Hamilton had its official opening night in San Francisco Thursday, marking the official-official kickoff of the smash hit musical's national tour following two weeks of previews here and a separate, confusingly unaffiliated production in Chicago. And I can say with pleasure that the production is every bit as polished as the Broadway one, and the cast features some top-notch talent with a few standouts in particular.
I'll refrain from giving a point-by-point review only because if you haven't heard about this show already or don't understand its cultural importance, you clearly have spent the last year and a half in a media blackout or sensory deprivation cult, and you probably would not even have clicked to read this. Lin-Manuel Miranda's Tony Award and Pulitzer Prize-winning musical arrives intact here, complete with direction by Thomas Kail, an identical recreation of David Korins's urban loft-like set, and Andy Blankenbuehler's dazzling, Tony-winning choreography.
Suffice it to say, the show functions simultaneously as a relatable primer on the major figures of the Revolutionary War and the early days of the republic, a new experiment in blending pop and hip-hop into the traditional stage musical form, a tragic love story with a love triangle built in, and a subtle comment on race from the perspective of 21st-century Americans looking back on the 18th century. And I'll reiterate the choreography and dancing alone are worth the price of admission.
Arriving here in the role of Hamilton is Michael Luwoye, who understudied the role over the last year on Broadway. Luwoye's voice is beautifully round and he brings to this difficult role all the passion, diction, and charisma that it requires. I'll only say that there are moments when he gets outshined by some of his fellow performers on the acting front. His version of "My Shot" is still sure to bring the house down every night.
Joshua Henry, who has a couple of Tony nominations under his belt already including one for The Scottsboro Boys, takes on the difficult and musically demanding role of Aaron Burr, and he does so with the great charm and ease of a stage veteran. His voice is also pretty magnificent, on par with Leslie Odom Jr.'s (who took home a Tony for this role last year), and his rendition of one of the best songs in the show, "Wait For It," is rousing and chillingly good. He also does an excellent job as the show's ersatz narrator, and as Hamilton's lifelong nemesis, and he will continue to wow audiences with the second-act toe-tapper "The Room Where It Happens."
Rory O'Malley, who originated the broadly comic role of Elder McKinley in The Book of Mormon and took over from Looking star Jonathan Groff in the role of King George in Hamilton on Broadway, reprises the role on tour, and he's every bit as mincing, flabbergasted, and funny as the part demands, despite only getting a handful of total minutes on stage, singing three delightful versions of the same song, "You'll Be Back."

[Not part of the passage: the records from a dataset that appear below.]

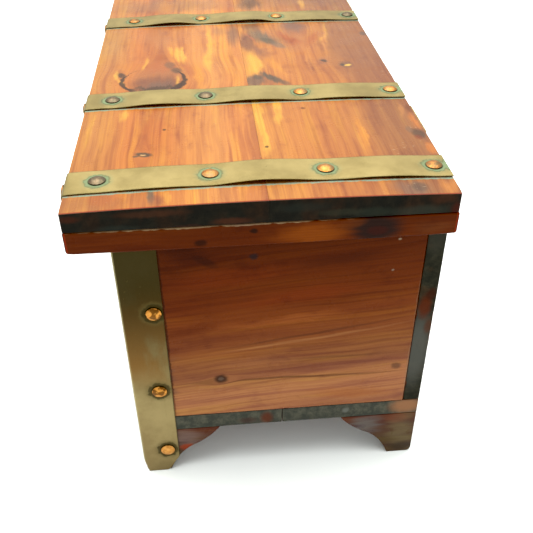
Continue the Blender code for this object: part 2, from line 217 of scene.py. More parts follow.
def turned_points(profile, sides):
    """Points and faces of a profile of (radius, height) turned about Z; it starts and ends on Z."""
    points = [(0, 0, profile[0][1])]
    for radius, height in profile[1:-1]:
        for step in range(sides):
            angle = 2 * math.pi * step / sides
            points.append((radius * math.cos(angle), radius * math.sin(angle), height))
    points.append((0, 0, profile[-1][1]))
    last = len(points) - 1
    rings = len(profile) - 2
    faces = []
    for i in range(sides):
        j = (i + 1) % sides
        faces.append((0, 1 + j, 1 + i))
        for r in range(rings - 1):
            a, b = 1 + r * sides, 1 + (r + 1) * sides
            faces.append((a + i, a + j, b + j, b + i))
        top = 1 + (rings - 1) * sides
        faces.append((last, top + i, top + j))
    return np.array(points), faces


def dome(radius, rise, count):
    """(radius, height) up a spherical dome from its rim, at height 0, to its middle."""
    ball = (radius**2 + rise**2) / (2 * rise)
    angles = np.linspace(math.asin(radius / ball), 0, count)[:-1]
    return [(ball * math.sin(a), rise - ball + ball * math.cos(a)) for a in angles] + [(0, rise)]


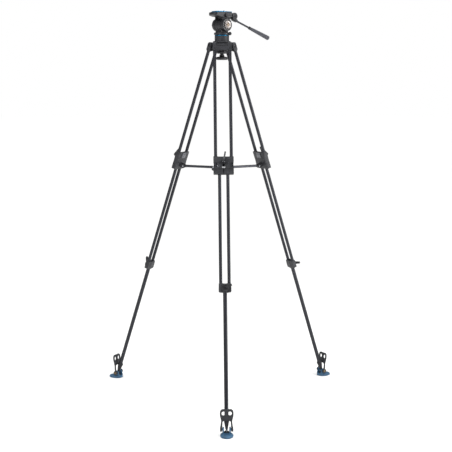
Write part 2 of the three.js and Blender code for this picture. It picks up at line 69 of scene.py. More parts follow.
def leg_frame(leg):
    """X across the leg, Y outwards, Z up along it, with the leg's hinge at 0."""
    out = Vector(joint(f"{leg}_collar_lever_turn")["axis"])
    along = Vector(joint(f"{leg}_middle_slide")["axis"])
    return basis(out.cross(along), out, along, joint(f"{leg}_leg_spread")["pos_m"])


def upright_frame(leg, pivot):
    """X across, Y outwards, Z straight up, with one of the leg's hinges at 0."""
    out = Vector(joint(f"{leg}_collar_lever_turn")["axis"])
    out.z = 0
    out.normalize()
    up = Vector((0, 0, 1))
    return basis(out.cross(up), out, up, joint(f"{leg}_{pivot}")["pos_m"])


def head_frame():
    """X along the tilt axis to the dial, Y towards the handle, Z up from the floor."""
    across = Vector(joint("tilt")["axis"])
    up = Vector((0, 0, 1))
    centre = Vector(joint("pan")["pos_m"])
    centre.z = 0
    return basis(across, up.cross(across), up, centre)


def shift(x=0.0, y=0.0, z=0.0):
    return Matrix.Translation(Vector((x, y, z)) * MM)


def turn(degrees, axis):
    return Matrix.Rotation(math.radians(degrees), 4, axis)


# ---- modelling, with lengths in millimetres ----
def deselect():
    if bpy.context.mode != "OBJECT":
        bpy.ops.object.mode_set(mode="OBJECT")
    bpy.ops.object.select_all(action="DESELECT")


def activate(piece):
    deselect()
    piece.select_set(True)
    bpy.context.view_layer.objects.active = piece


def edit(piece, kind="VERT"):
    """Edit mode with everything selected."""
    activate(piece)
    bpy.ops.object.mode_set(mode="EDIT")
    bpy.ops.mesh.select_mode(type=kind)
    bpy.ops.mesh.select_all(action="SELECT")


def seal(piece):
    """Merge doubled corners and point every face outwards."""
    edit(piece)
    bpy.ops.mesh.remove_doubles(threshold=0.002 * MM)
    bpy.ops.mesh.normals_make_consistent(inside=False)
    bpy.ops.object.mode_set(mode="OBJECT")
    return piece


def turned(profile, sides=40, bored=False):
    """A circle extruded up a profile of (radius, height) pairs about Z. A bored profile closes on its start."""
    deselect()
    radius, height = profile[0]
    fill = "NOTHING" if bored else "NGON"
    bpy.ops.mesh.primitive_circle_add(vertices=sides, radius=radius * MM, fill_type=fill)
    piece = bpy.context.object
    edit(piece)
    bpy.ops.transform.translate(value=(0, 0, height * MM))
    for next_radius, next_height in profile[1:] + (profile[:1] if bored else []):
        rise = (0, 0, (next_height - height) * MM)
        bpy.ops.mesh.extrude_region_move(TRANSFORM_OT_translate={"value": rise})
        grow = next_radius / radius
        bpy.ops.transform.resize(value=(grow, grow, 1), center_override=(0, 0, 0))
        radius, height = next_radius, next_height
    return seal(piece)


def slab(outline, low, high, plane="XZ"):
    """A plate with this outline in the plane, from low to high along the third axis."""
    deselect()
    bpy.ops.mesh.primitive_circle_add(vertices=len(outline), fill_type="NGON")
    piece = bpy.context.object
    place = {"XZ": lambda a, b: (a, low, b), "YZ": lambda a, b: (low, a, b), "XY": lambda a, b: (a, b, low)}
    thick = {"XZ": (0, 1, 0), "YZ": (1, 0, 0), "XY": (0, 0, 1)}[plane]
    for vertex, (a, b) in zip(piece.data.vertices, outline):
        vertex.co = Vector(place[plane](a, b)) * MM
    edit(piece)
    bpy.ops.mesh.extrude_region_move(TRANSFORM_OT_translate={"value": Vector(thick) * (high - low) * MM})
    return seal(piece)


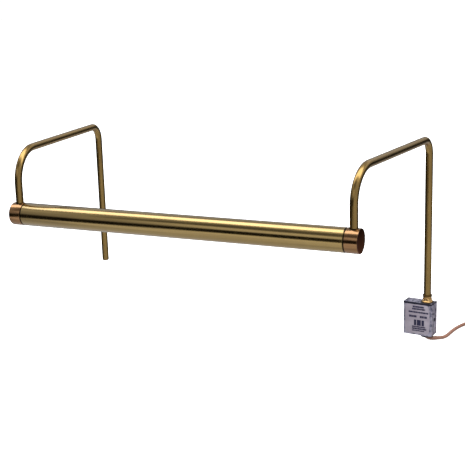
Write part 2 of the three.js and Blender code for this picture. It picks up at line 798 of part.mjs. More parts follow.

Emmy Raver-Lampman already understudied the role of Angelica Schuyler in both the Broadway and Chicago casts and was part of the ensemble of both, and here she gets to hold her own in the part, which is arguably the emotional center of the play. She's a standout for her hairstyle alone the shaved half of her head making for a high-fashion contrast with her 18th century gowns and she does a stunning job with two of the most powerful songs in the score "Satisfied," and "It's Quiet Uptown." If you have any doubts about her mezzo-soprano chops, you can hear her here singing "Defying Gravity" in a San Diego production of Wicked.
In the dual roles of the Marquis de Lafayette and Thomas Jefferson, Jordan Donica has the makings of a major star after having just one Broadway credit under his belt (Raoul in Phantom of the Opera). The part of Jefferson is pivotal in the second act, and Donica brings all the necessary swagger to the part, along with some perfect comic timing and major singing and rapping chops of his own.
As Eliza Hamilton, Alexander's long-suffering wife, Solea Pfeiffer delivers a restrained but powerful performance, helped amply by a big, buttery soprano voice that she shows off well with "Helpless" in Act One. Her voice also pairs beautifully with Raver-Lampman's, and you can hear the fun they have riffing and harmonizing on "The Schuyler Sisters" and "Take a Break."
Theater fans likely don't need to hear another reason to see this show, and they either have their tickets already for the five-month run, or they're planning to hop on the lottery every day until they get one. But I'll say that it struck me watching the performance last night that this musical, in its lyrical brilliance and historical intricacy, is a wildly dense thing to absorb. I probably only grasped half of all that gets said/sung on first seeing the show, and it took multiple listens on Spotify to appreciate it all. First-timers who want to hear the show fresh from the stage which I recommend are going to have to accept that they likely won't catch everything in Miranda's spitfire songs, and it's a piece of work that demands some intense listening, and re-listening.
Perhaps use that as a word of warning if you know of a friend with two tickets whose spouse/significant other isn't, say, the type of audience member who can handle three hours of dense rapping about US history and the Federalist Papers. You might just find yourself with a ticket after all.
Hamilton plays through August 5 at SHN's Orpheum Theater.